◆ Exercise: Copy every record below, exactly as written.

####################

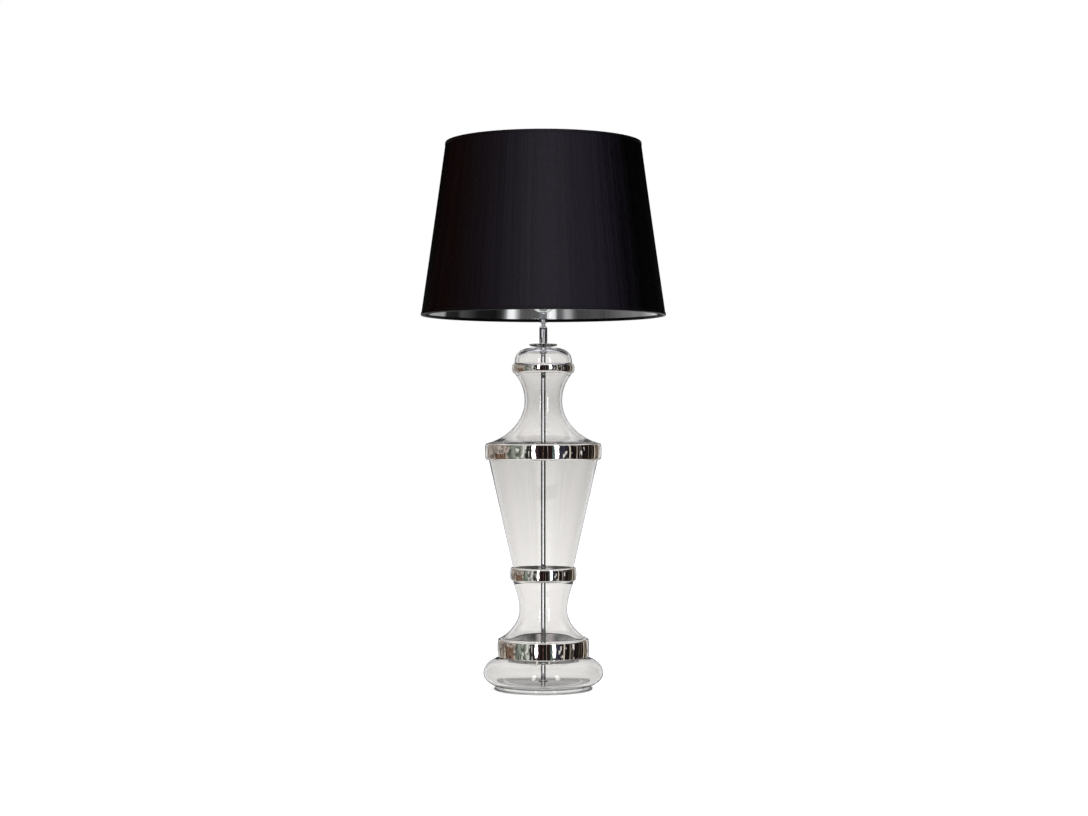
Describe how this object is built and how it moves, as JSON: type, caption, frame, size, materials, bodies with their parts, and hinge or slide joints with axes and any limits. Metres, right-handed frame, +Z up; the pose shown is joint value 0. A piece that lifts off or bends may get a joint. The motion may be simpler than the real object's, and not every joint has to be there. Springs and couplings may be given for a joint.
{
  "type": "table lamp",
  "caption": "Tall table lamp: clear blown-glass baluster base with mirror-polished platinum bands, chrome stem and a tapered black fabric shade with silver lining.",
  "frame": {"origin": "centre of the foot's underside, on the table", "axes": "+Z up along the stem, +X to the right and +Y to the back of the lamp, where the cord outlet is"},
  "size_m": [0.4, 0.4, 0.8905],
  "materials": {
    "clear_glass": "polished clear",
    "platinum": "mirror-polished platinum-coloured band",
    "black_rubber": "matt",
    "grey_felt": "felt",
    "black_nylon": "satin",
    "zinc_steel": "zinc plated",
    "clear_silicone": "translucent",
    "chrome": "polished",
    "white_ceramic": "plain",
    "brass": "plain",
    "white_plastic": "plain",
    "brown_insulation": "plain",
    "blue_insulation": "plain",
    "white_wire": "plastic coated",
    "black_satin": "black satin weave",
    "silver_lining": "metallised silver foil",
    "bulb_plastic": "plain",
    "opal_plastic": "opal"
  },
  "bodies": {
    "base": {"glass_foot": "clear_glass", "glass_lower_neck": "clear_glass", "glass_cone": "clear_glass", "glass_shoulder": "clear_glass", "glass_upper_neck": "clear_glass", "glass_dome": "clear_glass", "band_base": "platinum", "band_waist": "platinum", "band_shoulder": "platinum", "band_collar": "platinum", "foot_pad_ring": "clear_silicone", "base_cover_disc": "grey_felt", "cord_grommet": "black_nylon", "lower_rubber_washer": "black_rubber", "lower_steel_washer": "zinc_steel", "lower_lock_nut": "zinc_steel", "floor_washer": "clear_silicone", "floor_collar": "chrome", "central_pipe": "chrome", "mouth_bush": "clear_silicone", "mouth_gasket": "clear_silicone", "lower_sleeve": "chrome", "waist_coupling": "chrome", "upper_sleeve": "chrome", "holder_cap": "chrome", "holder_fixing_nut": "zinc_steel", "holder_insert": "white_ceramic", "terminal_screw_left": "brass", "terminal_screw_right": "brass", "holder_barrel": "white_plastic", "holder_screw_shell": "brass", "holder_contact_spring": "brass", "wire_live": "brown_insulation", "wire_neutral": "blue_insulation", "shade_ring_lower": "white_plastic"},
    "shade": {"shade_carrier": "white_wire", "shade_fabric": "black_satin", "shade_lining": "silver_lining", "shade_hem_low": "black_satin", "shade_hoop_low": "white_wire", "shade_hem_high": "black_satin", "shade_hoop_high": "white_wire", "shade_arm_back": "white_wire", "shade_arm_left": "white_wire", "shade_arm_right": "white_wire"},
    "shade_ring": {"shade_ring_upper": "white_plastic"},
    "bulb": {"bulb_contact": "zinc_steel", "bulb_insulator": "black_nylon", "bulb_cap": "zinc_steel", "bulb_housing": "bulb_plastic", "bulb_led_board": "bulb_plastic", "bulb_diffuser": "opal_plastic"}
  },
  "joints": [
    {"name": "shade_turn", "type": "hinge", "parent": "base", "child": "shade", "pos_m": [0, 0, 0.65], "axis": [0, 0, 1], "continuous": true},
    {"name": "shade_ring_turn", "type": "hinge", "parent": "base", "child": "shade_ring", "pos_m": [0, 0, 0.654], "axis": [0, 0, 1], "continuous": true},
    {"name": "bulb_turn", "type": "hinge", "parent": "base", "child": "bulb", "pos_m": [0, 0, 0.65], "axis": [0, 0, 1], "continuous": true}
  ]
}
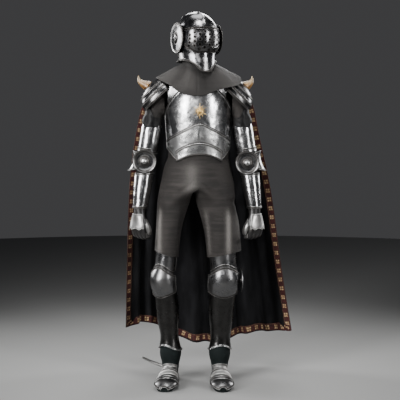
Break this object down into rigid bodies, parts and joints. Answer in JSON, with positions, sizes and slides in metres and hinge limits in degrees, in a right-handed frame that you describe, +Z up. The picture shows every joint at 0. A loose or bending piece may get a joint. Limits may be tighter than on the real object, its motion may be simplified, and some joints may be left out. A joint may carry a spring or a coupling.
{
  "type": "suit of plate armour",
  "caption": "Full suit of plate armour with a visored helmet, mail mantle and breeches, horned shoulders and a long bordered velvet cape, standing empty in its worn shape.",
  "frame": {"origin": "inside the collar on the middle plane of the body, where the wearer's shoulders and neck hold the suit up, 1.48 m above the soles", "axes": "+Z up, -Y the way the chest faces, +X the wearer's left"},
  "size_m": [0.8628, 0.6018, 1.8472],
  "materials": {
    "polished_steel": "polished, with a soft grey bloom and fine scratches",
    "dark_steel": "darkened and waxed",
    "mail": "dull fine riveted rings",
    "black_velvet": "deep pile",
    "red_braid": "woven, with small gold squares",
    "black_leather": "worn, blotchy",
    "horn": "amber at the foot, cream at the tip",
    "gilt": "dull gilt"
  },
  "bodies": {
    "suit": {"backplate": "polished_steel", "belly_plate_lower": "polished_steel", "belly_plate_upper": "polished_steel", "boot_left": "black_leather", "boot_right": "black_leather", "breastplate": "polished_steel", "cape": "black_velvet", "cape_border": "red_braid", "couter_left": "polished_steel", "couter_right": "polished_steel", "cuisse_left": "polished_steel", "cuisse_right": "polished_steel", "elbow_disc_left": "polished_steel", "elbow_disc_right": "polished_steel", "elbow_lame_left": "polished_steel", "elbow_lame_right": "polished_steel", "gauntlet_plate_left": "polished_steel", "gauntlet_plate_right": "polished_steel", "glove_left": "black_leather", "glove_right": "black_leather", "greave_left": "dark_steel", "greave_right": "dark_steel", "helmet_bevor": "polished_steel", "helmet_ear_disc_left": "polished_steel", "helmet_ear_disc_right": "polished_steel", "helmet_neck_guard": "polished_steel", "helmet_skull": "polished_steel", "horn_left": "horn", "horn_right": "horn", "knee_cup_left": "polished_steel", "knee_cup_right": "polished_steel", "knee_lame_left": "polished_steel", "knee_lame_right": "polished_steel", "knee_wing_left": "polished_steel", "lower_cannon_left": "polished_steel", "lower_cannon_right": "polished_steel", "mail_breeches": "mail", "mail_mantle": "mail", "mail_sleeve_left": "mail", "mail_sleeve_right": "mail", "pauldron_cap_left": "polished_steel", "pauldron_cap_right": "polished_steel", "pauldron_lame_1_left": "polished_steel", "pauldron_lame_1_right": "polished_steel", "pauldron_lame_2_left": "polished_steel", "pauldron_lame_2_right": "polished_steel", "sabaton_instep_left": "polished_steel", "sabaton_instep_right": "polished_steel", "sabaton_toe_left": "polished_steel", "sabaton_toe_right": "polished_steel", "shoulder_flap_left": "black_leather", "shoulder_flap_right": "black_leather", "spur_right": "polished_steel", "sun_boss": "gilt", "upper_cannon_left": "polished_steel", "upper_cannon_right": "polished_steel"},
    "visor": {"visor": "polished_steel"}
  },
  "joints": [
    {"name": "visor_pivot", "type": "hinge", "parent": "suit", "child": "visor", "pos_m": [-0.002, 0, 0.231], "axis": [-0.9135, -0.4067, 0], "range_deg": [0, 45]}
  ]
}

####################

◆ Exercise output:
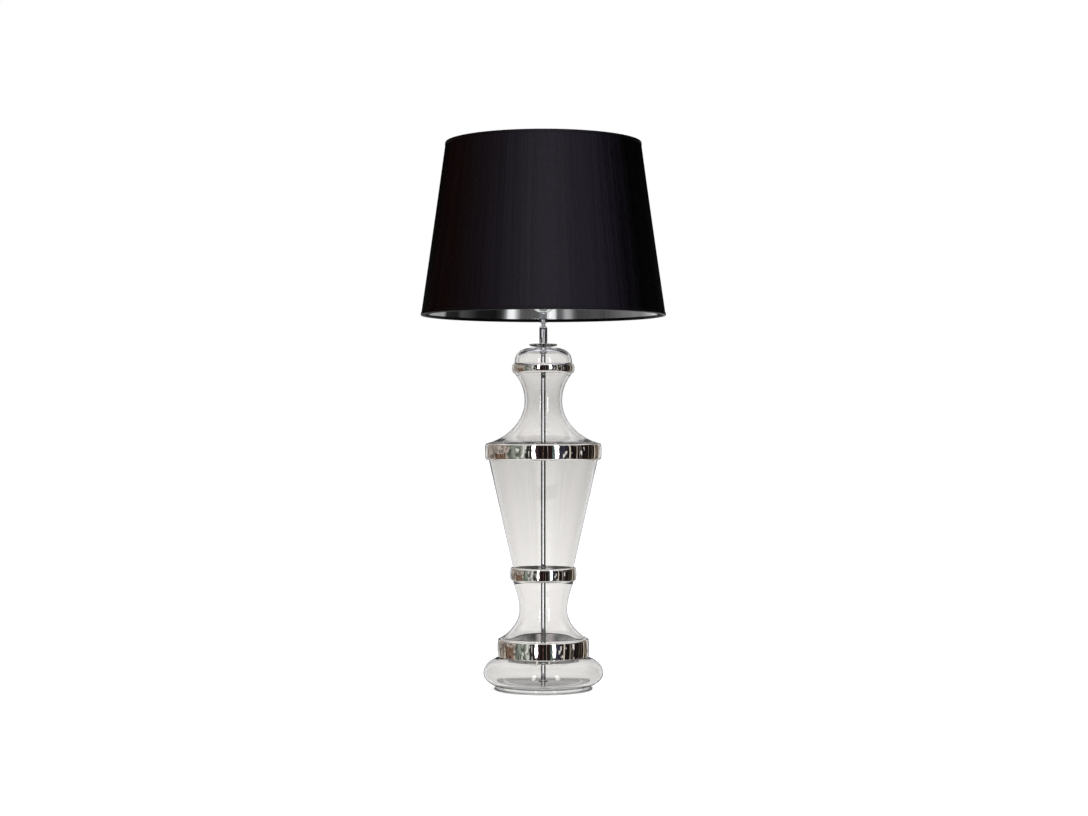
Describe how this object is built and how it moves, as JSON: type, caption, frame, size, materials, bodies with their parts, and hinge or slide joints with axes and any limits. Metres, right-handed frame, +Z up; the pose shown is joint value 0. A piece that lifts off or bends may get a joint. The motion may be simpler than the real object's, and not every joint has to be there. Springs and couplings may be given for a joint.
{
  "type": "table lamp",
  "caption": "Tall table lamp: clear blown-glass baluster base with mirror-polished platinum bands, chrome stem and a tapered black fabric shade with silver lining.",
  "frame": {"origin": "centre of the foot's underside, on the table", "axes": "+Z up along the stem, +X to the right and +Y to the back of the lamp, where the cord outlet is"},
  "size_m": [0.4, 0.4, 0.8905],
  "materials": {
    "clear_glass": "polished clear",
    "platinum": "mirror-polished platinum-coloured band",
    "black_rubber": "matt",
    "grey_felt": "felt",
    "black_nylon": "satin",
    "zinc_steel": "zinc plated",
    "clear_silicone": "translucent",
    "chrome": "polished",
    "white_ceramic": "plain",
    "brass": "plain",
    "white_plastic": "plain",
    "brown_insulation": "plain",
    "blue_insulation": "plain",
    "white_wire": "plastic coated",
    "black_satin": "black satin weave",
    "silver_lining": "metallised silver foil",
    "bulb_plastic": "plain",
    "opal_plastic": "opal"
  },
  "bodies": {
    "base": {"glass_foot": "clear_glass", "glass_lower_neck": "clear_glass", "glass_cone": "clear_glass", "glass_shoulder": "clear_glass", "glass_upper_neck": "clear_glass", "glass_dome": "clear_glass", "band_base": "platinum", "band_waist": "platinum", "band_shoulder": "platinum", "band_collar": "platinum", "foot_pad_ring": "clear_silicone", "base_cover_disc": "grey_felt", "cord_grommet": "black_nylon", "lower_rubber_washer": "black_rubber", "lower_steel_washer": "zinc_steel", "lower_lock_nut": "zinc_steel", "floor_washer": "clear_silicone", "floor_collar": "chrome", "central_pipe": "chrome", "mouth_bush": "clear_silicone", "mouth_gasket": "clear_silicone", "lower_sleeve": "chrome", "waist_coupling": "chrome", "upper_sleeve": "chrome", "holder_cap": "chrome", "holder_fixing_nut": "zinc_steel", "holder_insert": "white_ceramic", "terminal_screw_left": "brass", "terminal_screw_right": "brass", "holder_barrel": "white_plastic", "holder_screw_shell": "brass", "holder_contact_spring": "brass", "wire_live": "brown_insulation", "wire_neutral": "blue_insulation", "shade_ring_lower": "white_plastic"},
    "shade": {"shade_carrier": "white_wire", "shade_fabric": "black_satin", "shade_lining": "silver_lining", "shade_hem_low": "black_satin", "shade_hoop_low": "white_wire", "shade_hem_high": "black_satin", "shade_hoop_high": "white_wire", "shade_arm_back": "white_wire", "shade_arm_left": "white_wire", "shade_arm_right": "white_wire"},
    "shade_ring": {"shade_ring_upper": "white_plastic"},
    "bulb": {"bulb_contact": "zinc_steel", "bulb_insulator": "black_nylon", "bulb_cap": "zinc_steel", "bulb_housing": "bulb_plastic", "bulb_led_board": "bulb_plastic", "bulb_diffuser": "opal_plastic"}
  },
  "joints": [
    {"name": "shade_turn", "type": "hinge", "parent": "base", "child": "shade", "pos_m": [0, 0, 0.65], "axis": [0, 0, 1], "continuous": true},
    {"name": "shade_ring_turn", "type": "hinge", "parent": "base", "child": "shade_ring", "pos_m": [0, 0, 0.654], "axis": [0, 0, 1], "continuous": true},
    {"name": "bulb_turn", "type": "hinge", "parent": "base", "child": "bulb", "pos_m": [0, 0, 0.65], "axis": [0, 0, 1], "continuous": true}
  ]
}
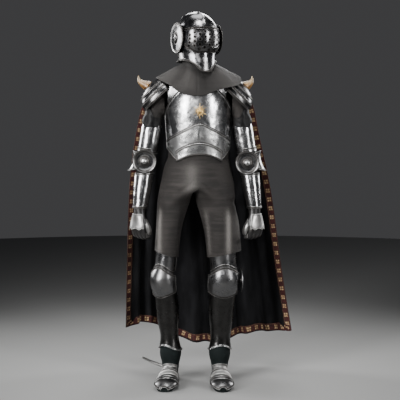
Break this object down into rigid bodies, parts and joints. Answer in JSON, with positions, sizes and slides in metres and hinge limits in degrees, in a right-handed frame that you describe, +Z up. The picture shows every joint at 0. A loose or bending piece may get a joint. Limits may be tighter than on the real object, its motion may be simplified, and some joints may be left out. A joint may carry a spring or a coupling.
{
  "type": "suit of plate armour",
  "caption": "Full suit of plate armour with a visored helmet, mail mantle and breeches, horned shoulders and a long bordered velvet cape, standing empty in its worn shape.",
  "frame": {"origin": "inside the collar on the middle plane of the body, where the wearer's shoulders and neck hold the suit up, 1.48 m above the soles", "axes": "+Z up, -Y the way the chest faces, +X the wearer's left"},
  "size_m": [0.8628, 0.6018, 1.8472],
  "materials": {
    "polished_steel": "polished, with a soft grey bloom and fine scratches",
    "dark_steel": "darkened and waxed",
    "mail": "dull fine riveted rings",
    "black_velvet": "deep pile",
    "red_braid": "woven, with small gold squares",
    "black_leather": "worn, blotchy",
    "horn": "amber at the foot, cream at the tip",
    "gilt": "dull gilt"
  },
  "bodies": {
    "suit": {"backplate": "polished_steel", "belly_plate_lower": "polished_steel", "belly_plate_upper": "polished_steel", "boot_left": "black_leather", "boot_right": "black_leather", "breastplate": "polished_steel", "cape": "black_velvet", "cape_border": "red_braid", "couter_left": "polished_steel", "couter_right": "polished_steel", "cuisse_left": "polished_steel", "cuisse_right": "polished_steel", "elbow_disc_left": "polished_steel", "elbow_disc_right": "polished_steel", "elbow_lame_left": "polished_steel", "elbow_lame_right": "polished_steel", "gauntlet_plate_left": "polished_steel", "gauntlet_plate_right": "polished_steel", "glove_left": "black_leather", "glove_right": "black_leather", "greave_left": "dark_steel", "greave_right": "dark_steel", "helmet_bevor": "polished_steel", "helmet_ear_disc_left": "polished_steel", "helmet_ear_disc_right": "polished_steel", "helmet_neck_guard": "polished_steel", "helmet_skull": "polished_steel", "horn_left": "horn", "horn_right": "horn", "knee_cup_left": "polished_steel", "knee_cup_right": "polished_steel", "knee_lame_left": "polished_steel", "knee_lame_right": "polished_steel", "knee_wing_left": "polished_steel", "lower_cannon_left": "polished_steel", "lower_cannon_right": "polished_steel", "mail_breeches": "mail", "mail_mantle": "mail", "mail_sleeve_left": "mail", "mail_sleeve_right": "mail", "pauldron_cap_left": "polished_steel", "pauldron_cap_right": "polished_steel", "pauldron_lame_1_left": "polished_steel", "pauldron_lame_1_right": "polished_steel", "pauldron_lame_2_left": "polished_steel", "pauldron_lame_2_right": "polished_steel", "sabaton_instep_left": "polished_steel", "sabaton_instep_right": "polished_steel", "sabaton_toe_left": "polished_steel", "sabaton_toe_right": "polished_steel", "shoulder_flap_left": "black_leather", "shoulder_flap_right": "black_leather", "spur_right": "polished_steel", "sun_boss": "gilt", "upper_cannon_left": "polished_steel", "upper_cannon_right": "polished_steel"},
    "visor": {"visor": "polished_steel"}
  },
  "joints": [
    {"name": "visor_pivot", "type": "hinge", "parent": "suit", "child": "visor", "pos_m": [-0.002, 0, 0.231], "axis": [-0.9135, -0.4067, 0], "range_deg": [0, 45]}
  ]
}